Due to poverty, bullying and harassment in school, and lack of support from families, most transgender and Hijra community members are unable to continue their education beyond secondary school.
Therefore, they prefer self-employment (e.g., tea stall vendors, tailors, etc.) over working as employees. This presents additional risks for them as managing the financial and social capital to start a business is difficult.
“When we try to work individually…most people, including rickshaw pullers and drivers sexually harass us. Due to this fear (we) are not interested in changing our existing profession (to where we are without our group),” shared a Hijra community member.
An employer said, “Our work is (physically) laborious. We do not think Hijra people are suitable for such hard work.”
In Bangladesh, the Dalit communities are broadly divided under two categories: non-Bengali Dalits (Harijans) and Bengali Dalits. Harijans were brought to this region from Northern India during 18th century by the British government to meet the demands of cleaning a growing city and by tea garden owners for their availability to provide cheap labour. Till date, their descendants are continuing the work their forefathers did. They are continuing this work till today. Bengali Dalits are associated with multiple local professions e.g., pottery, bamboo crafting, blacksmithing, boat driving, etc. Traditionally, these jobs are held by the lowest caste of the Hindu community.
Factors of vulnerability
The mainstream Bengali people are increasingly competing in the traditional job market (e.g., cleaning, sweeping, barbering, shoe-mending etc.) of the Bengali Dalit and Harijan communities. Here, they have the added advantage of improved education/stable economic background compared to the Dalit communities.
“Muslims (mainstream Bengali people) are taking our jobs, even in forensic occupations (morgue). The Prime Minister advised that the Harijan communities should be prioritised for such jobs, but Muslims are being prioritised still,” said a Dalit respondent.
“We have quotas but there is no use of these quotas,” shared a Dalit respondent.

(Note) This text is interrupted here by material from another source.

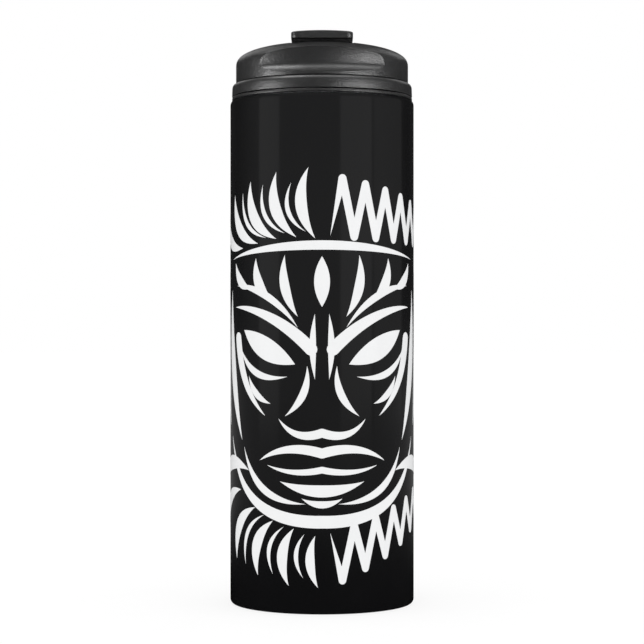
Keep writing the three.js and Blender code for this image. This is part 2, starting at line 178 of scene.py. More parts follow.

Plainland Ethnic Minority Communities
The plainland ethnic minority people are mostly engaged in agriculture-related labour including rice husking, tillage, and packaging of crops etc. Their primary occupation was agriculture-related, which is in jeopardy now due to the drought in northern Bangladesh.
Factors of vulnerability
The existing perception among employers is that plainland ethnic minority people are only fit for the jobs which require low-income physical labour, not the highly-paid clerical jobs.

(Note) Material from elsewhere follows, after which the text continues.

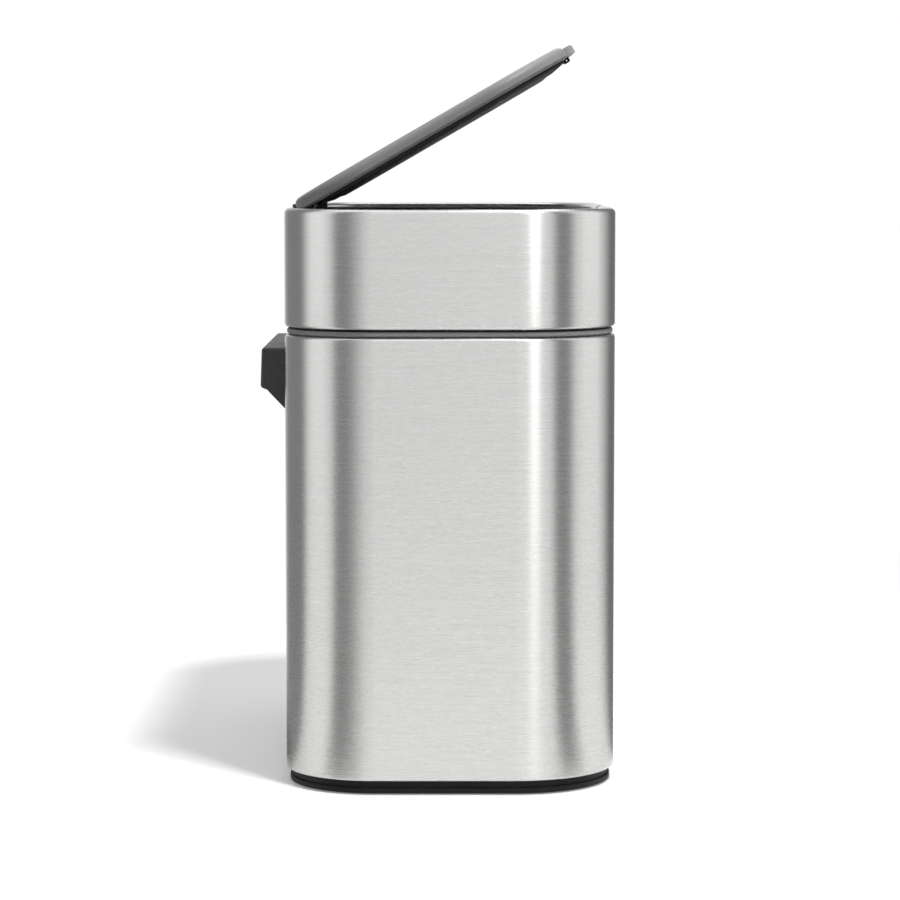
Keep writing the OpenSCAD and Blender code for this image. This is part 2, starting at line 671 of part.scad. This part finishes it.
// Lift-out bucket: tapered walls, flange, a blind bearing at each end, two handle rests
module inner_bucket() {
    flange_s = 5.6;
    top_s = 10;
    low_s = 14;
    floor_s = 18;
    rest_x = 55;
    rest_z = pivot_z - wire_r - 0.3;
    color(charcoal) difference() {
        union() {
            slab(body_line, flange_s, ledge_z, ledge_z + 2);
            hull() {
                slab(body_line, top_s, ledge_z + 0.5, ledge_z + 1, $fn = 32);
                slab(body_line, low_s, bucket_z + 5, bucket_z + 5.5, $fn = 32);
                slab(body_line, floor_s, bucket_z, bucket_z + 0.5, $fn = 32);
            }
        }
        difference() {
            hull() {
                slab(body_line, top_s + bucket_t, ledge_z + 2.5, ledge_z + 3, $fn = 32);
                slab(body_line, low_s + bucket_t, bucket_z + 5.5, bucket_z + 6, $fn = 32);
                slab(body_line, floor_s + bucket_t, bucket_z + bucket_t, bucket_z + bucket_t + 0.5,
                     $fn = 32);
            }
            both_sides() {
                bar_x(arm_x + 1.8, arm_x + 9, 0, pivot_z, 4.5);
                across(6, rest_x) polygon([
                    [grip_y - 2.5, rest_z], [body_d / 2, rest_z], [body_d / 2, rest_z - 14],
                    [grip_y + 1, rest_z - 8], [grip_y - 2.5, rest_z - 2]]);
            }
        }
        both_sides() bar_x(arm_x, arm_x + 6, 0, pivot_z, wire_r + 0.06);
    }
}

// Wire handle of the bucket, folded to the rear on its two rests
module bucket_handle() {
    color(zinc) {
        both_sides() {
            bar_x(arm_x, arm_x + 5.8, 0, pivot_z, wire_r);
            translate([arm_x, 0, pivot_z]) sphere(r = wire_r, $fn = 32);
            translate([arm_x, 0, pivot_z]) rotate([-90, 0, 0])
                cylinder(h = grip_y - bend_r, r = wire_r, $fn = 48);
            translate([arm_x - bend_r, grip_y - bend_r, pivot_z])
                rotate_extrude(angle = 90, $fn = 48) translate([bend_r, 0]) circle(r = wire_r, $fn = 32);
        }
        bar_x(-(arm_x - bend_r), arm_x - bend_r, grip_y, pivot_z, wire_r);
    }
}

body_shell();
floor_pan();
base_plinth();
foot_ring();
base_screws();
trim_ring();
docking_hook();
hook_plate();
hook_screws();
collar_shell();
collar_frame();
hinge_bracket();
hinge_pin();
hinge_springs();
hinge_screws();
latch_housing();
latch_spring();
latch_plunger();
lid_cover();
lid_inner_panel();
lid_seal();
push_tab();
latch_striker();
lid_screws();
inner_bucket();
bucket_handle();
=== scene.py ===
import bpy
import json
import math
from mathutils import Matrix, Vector


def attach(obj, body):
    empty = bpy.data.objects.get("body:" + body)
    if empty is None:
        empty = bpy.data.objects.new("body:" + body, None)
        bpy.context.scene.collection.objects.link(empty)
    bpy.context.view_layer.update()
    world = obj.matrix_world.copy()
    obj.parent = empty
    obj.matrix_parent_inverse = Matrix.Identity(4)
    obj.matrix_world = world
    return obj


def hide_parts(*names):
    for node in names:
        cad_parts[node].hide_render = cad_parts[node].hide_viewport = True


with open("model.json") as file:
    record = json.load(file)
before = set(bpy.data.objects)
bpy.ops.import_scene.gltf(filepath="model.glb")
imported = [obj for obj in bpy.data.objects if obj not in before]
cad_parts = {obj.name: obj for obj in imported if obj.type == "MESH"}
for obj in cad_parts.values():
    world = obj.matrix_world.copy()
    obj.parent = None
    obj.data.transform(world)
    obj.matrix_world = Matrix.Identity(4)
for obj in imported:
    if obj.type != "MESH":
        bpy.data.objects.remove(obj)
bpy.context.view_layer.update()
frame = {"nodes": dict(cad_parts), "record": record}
print("stage: frame loaded")

mm = 0.001


def linear(hexText):
    # sRGB hex to the linear colour that shaders take
    parts = [int(hexText[i:i + 2], 16) / 255 for i in (1, 3, 5)]
    return tuple(p / 12.92 if p <= 0.04045 else ((p + 0.055) / 1.055) ** 2.4 for p in parts) + (1.0,)


def addNode(tree, kind, settings=None, links=None):
    # A setting goes to the input of that name or number, or else to the node itself.
    node = tree.nodes.new(kind)
    for key, value in (settings or {}).items():
        if isinstance(key, int) or key in node.inputs:
            node.inputs[key].default_value = value
        else:
            setattr(node, key, value)
    for key, (source, output) in (links or {}).items():
        tree.links.new(source.outputs[output], node.inputs[key])
    return node


def setStops(ramp, places, colours):
    for element, place, colour in zip(ramp.color_ramp.elements, places, colours):
        element.position = place
        element.color = linear(colour)


def newMaterial(name):
    material = bpy.data.materials.new(name)
    material.use_nodes = True
    material.node_tree.nodes.clear()
    return material, material.node_tree


# Stainless steel, belt-brushed round the body before it was bent. The scratches lie level, so
# reflections run up and down in soft columns and stay narrow from side to side.
brushedSteel = {
    "colour": "#CFCFCE",
    "darkColour": "#C6C6C5",
    "colourStops": (0.32, 0.68),      # scratch heights at which the steel is fully dark or light
    "roughness": 0.27,
    "roughnessSpread": (-0.02, 0.03),
    "roughnessStops": (0.3, 0.7),
    "stretch": 0.80,                  # how much wider a reflection is across the scratches
    "stretchTurn": 0.25,              # of a full turn, from level to upright
    "grainHeight": 0.36,              # mm; real scratches are 0.05 mm, drawn coarser so that they show
    "layers": ((34.0, 1.0), (6.0, 1.2)),  # long and short scratches: mm long, and how much finer
    "layerMix": 0.55,                 # share of the short ones
    "grainDetail": 1.0,
    "grainSoftness": 0.5,
    "grainDepth": 0.03,
    "relief": 0.2,                    # mm, before grainDepth
}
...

“We have to compete with the Bengali people when we try for any permanent salaried job. The Bengali people get the job because they have the financial ability to arrange bribes and they are more educated than us,” mentioned a plainland ethnic minority respondent.
During the agriculture lean period, they engage in different jobs, including van/rickshaw pulling, masonry, carpentry, casual day labour etc.
Many plainland ethnic minority members are changing their traditional profession (agricultural jobs) because of the adverse impact of climate change on agriculture and low wages. In addition, some of them, who have been able to acquire education, are being able to secure urban jobs.
People with Disabilities (PwD) Communities
Most of the PwD in urban areas are engaged in begging. However, a small fraction of them is involved in different occupations like private/government service and entrepreneurship. In the rural areas, they are engaged in livestock rearing, tailoring, small business, begging, agriculture labour and other non-farm activities.
Factors of vulnerability
Despite a number of government initiatives, they are behind in income-generating activities due to PwD-unfriendly infrastructure in workplaces, schools, and other institutions. They mostly choose self-employment. Although there is a quota for the employment of PwD in government jobs, most of them cannot reach that level due to poverty, illiteracy, and poor system governance. Moreover, there is no PwD-appropriate skill-based training for the available jobs.
“My parents did not think I could get any jobs after studying…(so) they did not send me to school,” shared a PwD respondent.
Tea garden worker Communities
This community comprises the Dalit and plainland ethnic minority (PEM) people. The women collect tea leaves from the gardens and the men work in the factories. This leads to a systemic difference in wage and work distribution. Many of their family members are engaged in other professions (day labour, masonry, etc.) outside the gardens to generate additional income, as the tea work alone does not provide enough for the family.
Factors of vulnerability
Tea garden workers consider their existing profession as decent work as they get housing. They like having at least one family member engaged in tea garden work while the others go outside for extra income. However, working outside the gardens presents them with wage discrimination, social exclusion, and bullying.
“When working outside the tea gardens, mainstream people often feel offended when we speak among us in our own language. They think we are cursing them when we are just speaking about our own things,” shared a plainland ethnic minority (PEM) tea garden worker.
Although all members of these minority communities face hardships in terms of economic opportunities, the women suffers the most. Due to poverty, lack of awareness regarding girls’ education, and lack of social security, minority communities are less likely to educate their girls, which affects their capacity to get decent jobs. “Families are less interested in continuing girls’ education; they prefer to marry their girls off at an early age,” added a Dalit woman.
Most ethnic minority women reported that, in farm-based labour, men get paid higher than women for the same work. Additionally, employers do not assign any women in supervisory roles even if they have the experience and knowledge. The women who work outside also struggle with work-life balance. “Although we work equally in tea gardens with men, only women have to do chores at the hosuehold,” shared a female tea garden worker of Sylhet.